From bd2e5a788ac074535b4f973ac81ac61d4a166288 Mon Sep 17 00:00:00 2001
From: Benoit Steiner <benoit.steiner.goog@gmail.com>
Date: Thu, 28 Jan 2016 17:10:40 -0800
Subject: Made sure the number of floating point operations done by a benchmark
 is computed using 64 bit integers to avoid overflows.

---
 bench/tensors/tensor_benchmarks.h | 40 +++++++++++++++++++--------------------
 1 file changed, 19 insertions(+), 21 deletions(-)

(limited to 'bench')
diff --git a/bench/tensors/tensor_benchmarks.h b/bench/tensors/tensor_benchmarks.h
index ba7e7eb48..365504009 100644
--- a/bench/tensors/tensor_benchmarks.h
+++ b/bench/tensors/tensor_benchmarks.h
@@ -13,8 +13,6 @@ typedef int TensorIndex;
 using Eigen::Tensor;
 using Eigen::TensorMap;
 
-typedef int64_t int64;
-
 // TODO(bsteiner): also templatize on the input type since we have users
 // for int8 as well as floats.
 template <typename Device> class BenchmarkSuite {
@@ -42,7 +40,7 @@ template <typename Device> class BenchmarkSuite {
       device_.memcpy(c_, a_, m_ * m_ * sizeof(float));
     }
     // Record the number of values copied per second
-    finalizeBenchmark(m_ * m_ * num_iters);
+    finalizeBenchmark(static_cast<int64_t>(m_) * m_ * num_iters);
   }
 
   void typeCasting(int num_iters) {
@@ -56,7 +54,7 @@ template <typename Device> class BenchmarkSuite {
       B.device(device_) = A.cast<int>();
     }
     // Record the number of values copied per second
-    finalizeBenchmark(m_ * k_ * num_iters);
+    finalizeBenchmark(static_cast<int64_t>(m_) * k_ * num_iters);
   }
 
   void random(int num_iters) {
@@ -69,7 +67,7 @@ template <typename Device> class BenchmarkSuite {
       C.device(device_) = C.random();
     }
     // Record the number of random numbers generated per second
-    finalizeBenchmark(m_ * m_ * num_iters);
+    finalizeBenchmark(static_cast<int64_t>(m_) * m_ * num_iters);
   }
 
   void slicing(int num_iters) {
@@ -98,7 +96,7 @@ template <typename Device> class BenchmarkSuite {
     }
     // Record the number of values copied from the rhs slice to the lhs slice
     // each second
-    finalizeBenchmark(m_ * m_ * num_iters);
+    finalizeBenchmark(static_cast<int64_t>(m_) * m_ * num_iters);
   }
 
   void rowChip(int num_iters) {
@@ -112,7 +110,7 @@ template <typename Device> class BenchmarkSuite {
       C.device(device_) = B.chip(iter % k_, 0);
     }
     // Record the number of values copied from the rhs chip to the lhs.

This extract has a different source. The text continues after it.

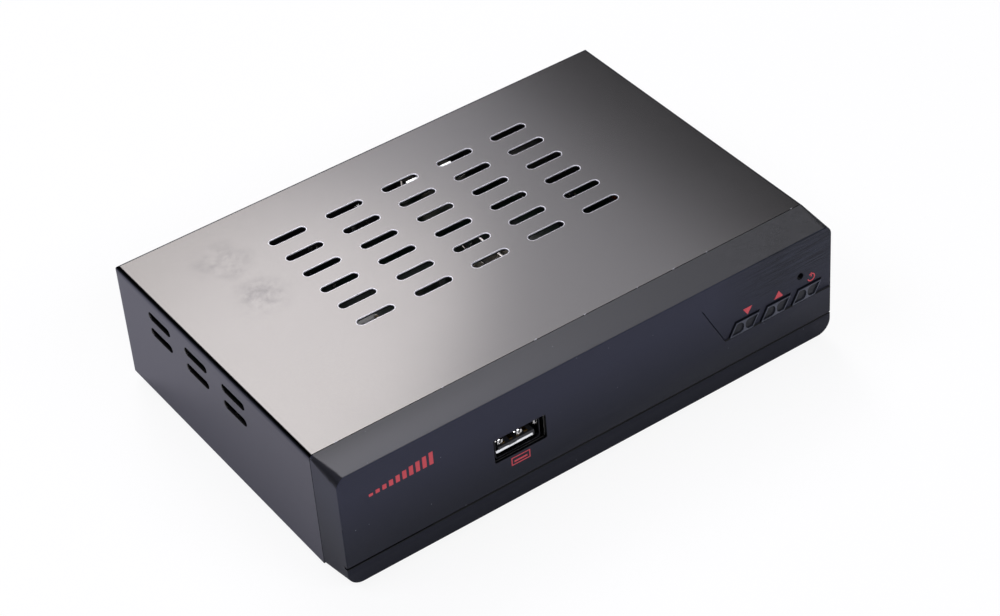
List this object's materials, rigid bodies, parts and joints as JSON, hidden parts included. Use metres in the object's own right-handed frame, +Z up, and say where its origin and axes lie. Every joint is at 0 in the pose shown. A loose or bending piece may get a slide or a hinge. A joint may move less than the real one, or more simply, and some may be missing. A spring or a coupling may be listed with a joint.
{
  "type": "satellite tv receiver",
  "caption": "Small satellite television receiver: vented steel case, moulded front with slanted push keys and a data socket, and aerial, video and audio sockets at the back.",
  "frame": {"origin": "centre of the footprint, rear sockets and keys included, on the plane that the feet stand on", "axes": "+Z up, the front with the keys faces -Y, +X to the right seen from the front"},
  "size_m": [0.155, 0.118, 0.0384],
  "materials": {
    "painted_steel": "satin dark grey paint on folded steel",
    "bezel_plastic": "moulded, satin with a fine brushed texture",
    "key_plastic": "moulded, satin",
    "foot_rubber": "moulded, matte",
    "black_zinc": "black zinc on steel",
    "bright_zinc": "bright zinc on steel",
    "board_laminate": "green solder mask on glass laminate",
    "tinned_steel": "tinned, drawn",
    "nickel_plate": "nickel plated, turned",
    "contact_gold": "gold flashed",
    "white_insulator": "moulded",
    "black_insulator": "moulded",
    "plunger_plastic": "moulded",
    "yellow_insulator": "moulded",
    "ivory_insulator": "moulded",
    "red_insulator": "moulded",
    "lamp_resin": "clear tinted resin",
    "receiver_resin": "dark resin that passes infrared",
    "chip_resin": "moulded, matte",
    "sink_aluminium": "extruded, lightly etched",
    "capacitor_sleeve": "shrunk sleeve over an aluminium can",
    "ferrite": "sintered, matte"
  },
  "bodies": {
    "case": {"top_cover": "painted_steel", "bottom_chassis": "painted_steel", "front_bezel": "bezel_plastic", "rubber_feet": "foot_rubber", "cover_screws": "black_zinc", "bezel_screws": "black_zinc", "front_board": "board_laminate", "front_board_screws": "bright_zinc", "switch_bodies": "black_insulator", "switch_plates": "tinned_steel", "infrared_receiver": "receiver_resin", "standby_lamp": "lamp_resin", "link_header": "black_insulator", "link_pins": "contact_gold", "data_socket_shell": "tinned_steel", "data_socket_tongue": "black_insulator", "data_socket_contacts": "contact_gold", "main_board": "board_laminate", "board_standoffs": "bright_zinc", "board_screws": "bright_zinc", "tuner_can": "tinned_steel", "tuner_lid": "tinned_steel", "aerial_socket_loop": "nickel_plate", "aerial_socket_in": "nickel_plate", "aerial_insulators": "white_insulator", "aerial_contacts": "contact_gold", "video_socket_shell": "nickel_plate", "video_socket_tongue": "black_insulator", "jack_block": "black_insulator", "jack_barrels": "nickel_plate", "power_jack_body": "black_insulator", "power_jack_pin": "nickel_plate", "processor": "chip_resin", "heat_sink": "sink_aluminium", "memory_chip": "chip_resin", "program_store": "chip_resin", "crystal": "tinned_steel", "capacitor_cans": "capacitor_sleeve", "power_chokes": "ferrite", "voltage_regulators": "chip_resin", "jack_insert_yellow": "yellow_insulator", "jack_insert_white": "ivory_insulator", "jack_insert_red": "red_insulator"},
    "key_channel_down": {"key_channel_down": "key_plastic", "switch_plunger_channel_down": "plunger_plastic"},
    "key_channel_up": {"key_channel_up": "key_plastic", "switch_plunger_channel_up": "plunger_plastic"},
    "key_power": {"key_power": "key_plastic", "switch_plunger_power": "plunger_plastic"}
  },
  "joints": [
    {"name": "key_channel_down_press", "type": "slide", "parent": "case", "child": "key_channel_down", "axis": [0, 1, 0], "range_m": [0, 0.0004], "stiffness_N_per_m": 400, "springref_m": -0.0015},
    {"name": "key_channel_up_press", "type": "slide", "parent": "case", "child": "key_channel_up", "axis": [0, 1, 0], "range_m": [0, 0.0004], "stiffness_N_per_m": 400, "springref_m": -0.0015},
    {"name": "key_power_press", "type": "slide", "parent": "case", "child": "key_power", "axis": [0, 1, 0], "range_m": [0, 0.0004], "stiffness_N_per_m": 400, "springref_m": -0.0015}
  ]
}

-    finalizeBenchmark(n_ * num_iters);
+    finalizeBenchmark(static_cast<int64_t>(n_) * num_iters);
   }
 
   void colChip(int num_iters) {
@@ -126,7 +124,7 @@ template <typename Device> class BenchmarkSuite {
       C.device(device_) = B.chip(iter % n_, 1);
     }
     // Record the number of values copied from the rhs chip to the lhs.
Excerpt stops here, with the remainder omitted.